Her fashion company, Citranti, is committed to sourcing, importing, and reselling ethically-produced textiles from Indonesia to Canadian fashion designers.

“With that in mind, and knowing that Vancouver is also the haven for ethical sustainable initiatives, I knew that it was a great match for me to bring Indonesian products, that are produced ethically, to Vancouver.”

Funny enough, Wajong was Batik Fractal’s first point of contact in Canada, and the importer is now in talks with Bridger on sourcing those fabrics.

Both women can attest the conversation on ethical sourcing between consumers to designers and designers to suppliers is becoming easier.

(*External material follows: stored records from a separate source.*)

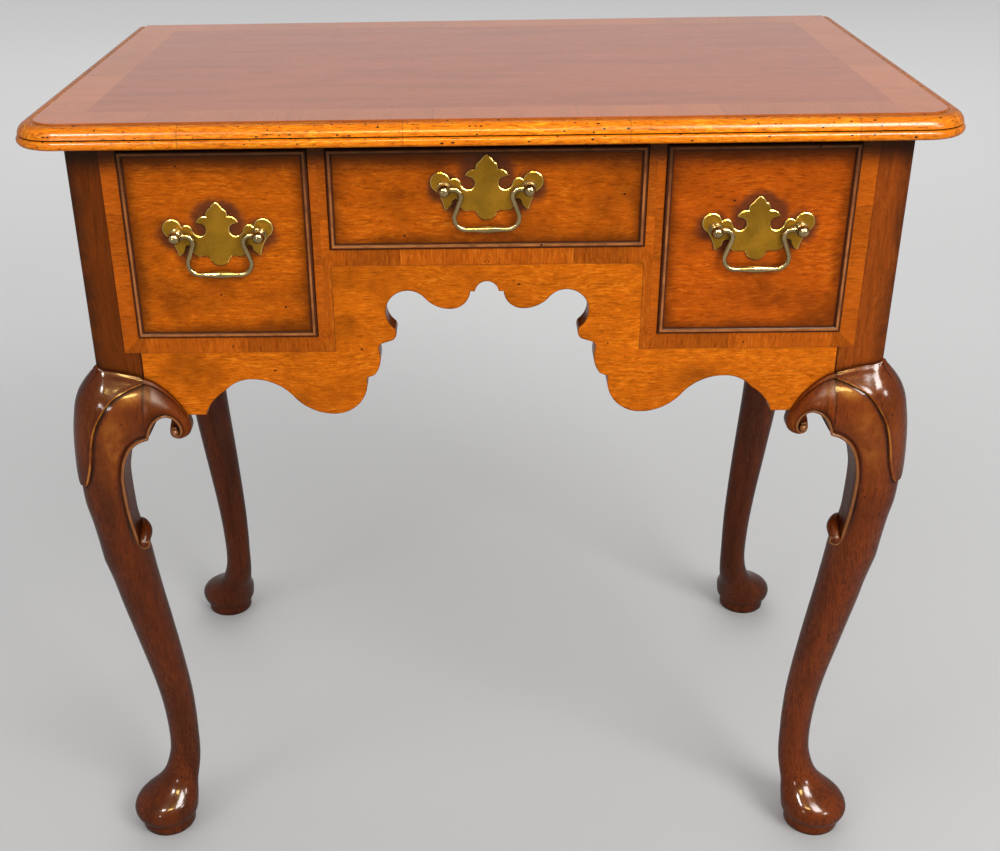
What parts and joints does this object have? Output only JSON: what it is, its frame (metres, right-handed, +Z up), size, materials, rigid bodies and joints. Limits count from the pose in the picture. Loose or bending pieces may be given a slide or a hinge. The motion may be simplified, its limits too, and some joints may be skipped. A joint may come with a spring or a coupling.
{
  "type": "lowboy",
  "caption": "Small walnut dressing table on cabriole legs, with a shaped apron, drawers with brass bail handles, and a crossbanded top.",
  "frame": {"origin": "on the floor, under the middle of the whole piece", "axes": "+X to the right across the front, +Y from the front to the back, +Z up"},
  "size_m": [0.728, 0.4635, 0.714],
  "materials": {
    "walnut_solid": "dark red-brown walnut, waxed, glossy on the knees",
    "walnut_veneer": "warm figured walnut veneer, waxed",
    "top_veneer": "figured walnut veneer, polished, grain left to right",
    "crossbanding": "walnut crossbanding, polished",
    "walnut_moulding": "cross-grained walnut, bright golden brown, polished",
    "walnut_panel": "plain walnut, waxed",
    "oak_lining": "unfinished old oak",
    "pine_carcass": "unfinished old pine",
    "brass": "old brass, dull in the hollows and bright on the edges"
  },
  "bodies": {
    "case": {"top_core": "pine_carcass", "top_field_veneer": "top_veneer", "top_crossbanding": "crossbanding", "top_edge_moulding": "walnut_moulding", "front_apron": "walnut_solid", "front_apron_veneer": "walnut_veneer", "front_crossbanding": "crossbanding", "front_top_rail": "walnut_solid", "front_divider_right": "walnut_veneer", "front_divider_left": "walnut_veneer", "side_panel_right": "walnut_panel", "side_panel_left": "walnut_panel", "back_panel": "pine_carcass", "partition_right": "pine_carcass", "partition_left": "pine_carcass", "right_drawer_runners": "oak_lining", "left_drawer_runners": "oak_lining", "centre_drawer_runners": "oak_lining", "drawer_guides": "oak_lining", "drawer_kickers": "oak_lining", "drawer_stops": "oak_lining", "top_glue_blocks": "pine_carcass", "leg_rear_right": "walnut_solid", "leg_rear_left": "walnut_solid", "leg_front_right": "walnut_solid", "leg_front_left": "walnut_solid", "knee_brackets_front_right": "walnut_solid", "knee_brackets_front_left": "walnut_solid", "knee_brackets_rear": "walnut_solid"},
    "drawer_left": {"drawer_left_cockbeading": "walnut_solid", "drawer_left_backplate": "brass", "drawer_left_handle_posts": "brass", "drawer_left_handle_nuts": "brass", "drawer_left_front": "walnut_veneer", "drawer_left_side_left": "oak_lining", "drawer_left_side_right": "oak_lining", "drawer_left_back": "oak_lining", "drawer_left_bottom": "oak_lining"},
    "bail_left": {"drawer_left_bail": "brass"},
    "drawer_centre": {"drawer_centre_cockbeading": "walnut_solid", "drawer_centre_backplate": "brass", "drawer_centre_handle_posts": "brass", "drawer_centre_handle_nuts": "brass", "drawer_centre_front": "walnut_veneer", "drawer_centre_side_left": "oak_lining", "drawer_centre_side_right": "oak_lining", "drawer_centre_back": "oak_lining", "drawer_centre_bottom": "oak_lining"},
    "bail_centre": {"drawer_centre_bail": "brass"},
    "drawer_right": {"drawer_right_cockbeading": "walnut_solid", "drawer_right_backplate": "brass", "drawer_right_handle_posts": "brass", "drawer_right_handle_nuts": "brass", "drawer_right_front": "walnut_veneer", "drawer_right_side_left": "oak_lining", "drawer_right_side_right": "oak_lining", "drawer_right_back": "oak_lining", "drawer_right_bottom": "oak_lining"},
    "bail_right": {"drawer_right_bail": "brass"}
  },
  "joints": [
    {"name": "drawer_left_slide", "type": "slide", "parent": "case", "child": "drawer_left", "axis": [0, -1, 0], "range_m": [0, 0.25]},
    {"name": "bail_left_swing", "type": "hinge", "parent": "drawer_left", "child": "bail_left", "pos_m": [-0.21485, -0.2029, 0.62], "axis": [-1, 0, 0], "range_deg": [-3, 165]},
    {"name": "drawer_centre_slide", "type": "slide", "parent": "case", "child": "drawer_centre", "axis": [0, -1, 0], "range_m": [0, 0.25]},
    {"name": "bail_centre_swing", "type": "hinge", "parent": "drawer_centre", "child": "bail_centre", "pos_m": [0, -0.2029, 0.6555], "axis": [-1, 0, 0], "range_deg": [-3, 165]},
    {"name": "drawer_right_slide", "type": "slide", "parent": "case", "child": "drawer_right", "axis": [0, -1, 0], "range_m": [0, 0.25]},
    {"name": "bail_right_swing", "type": "hinge", "parent": "drawer_right", "child": "bail_right", "pos_m": [0.21485, -0.2029, 0.62], "axis": [-1, 0, 0], "range_deg": [-3, 165]}
  ]
}
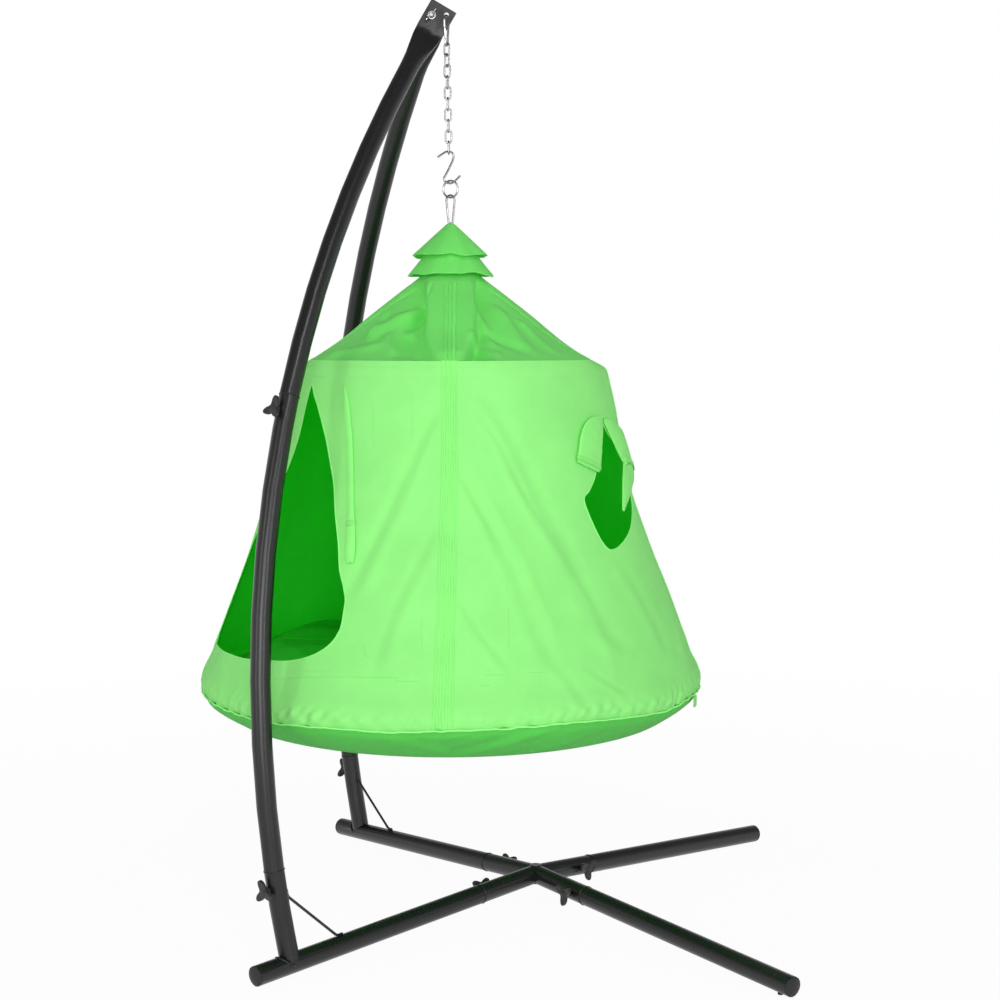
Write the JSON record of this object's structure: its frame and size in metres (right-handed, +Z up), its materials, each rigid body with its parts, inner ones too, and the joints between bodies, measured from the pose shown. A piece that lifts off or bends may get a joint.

“Clothing is hard because you don’t just grow it and make it all in one space. Where it’s grown and harvested could be a completely different continent than where it’s milled and yarned, and maybe it’s sent to another continent to be woven and processed and dyed. It’s such a huge chain and I’m ordering very tiny amounts of fabric, it’s hard to find out,” Bridger admits.

But, she digresses, there’s miles of difference with the Nicole Bridger brand than when she started out with Oqoqo in the early 2000s.

“The conversation has gotten easier, both with suppliers and with customers. Back when I started Oqoqo, it was much more difficult and there weren’t as many certifications out there that I could rely on. Same with consumers. Consumers couldn’t understand why – why organic? They didn’t really care, and now I never hear that – I just hear, ‘Oh, that’s awesome!’” she says.

Wajong echoes the sentiment.

“When I started this business last year, there weren’t so many discussions around ethically-sourced products, especially those who try to understand the tradition of batik,” she explains. “Now, ethical fashion appreciates the ethical practices in the process, and I know Indonesia has the capacity to produce the kind of fashions that are produced responsibly, using ethical practices while still maintaining excellent craftsmanship.”

Another main tenet of the slow fashion movement aims to reduce the amount of textile waste consumers discharge yearly.

Though Bridger admits it seems counter-intuitive to her business, the cure is simple: buy less and enjoy for longer.

“I want to be comfortable all day long in my crazy busy life, and also wanting to wear it five years later. Sometimes you feel like in order to be relevant, you need to buy what’s trendy. To me, what’s trendy is what’s trashy,” the fashionista asserts. “[We aim to] educate consumers on how to be better consumers, in general, buying less and buying better pieces that you can have for longer."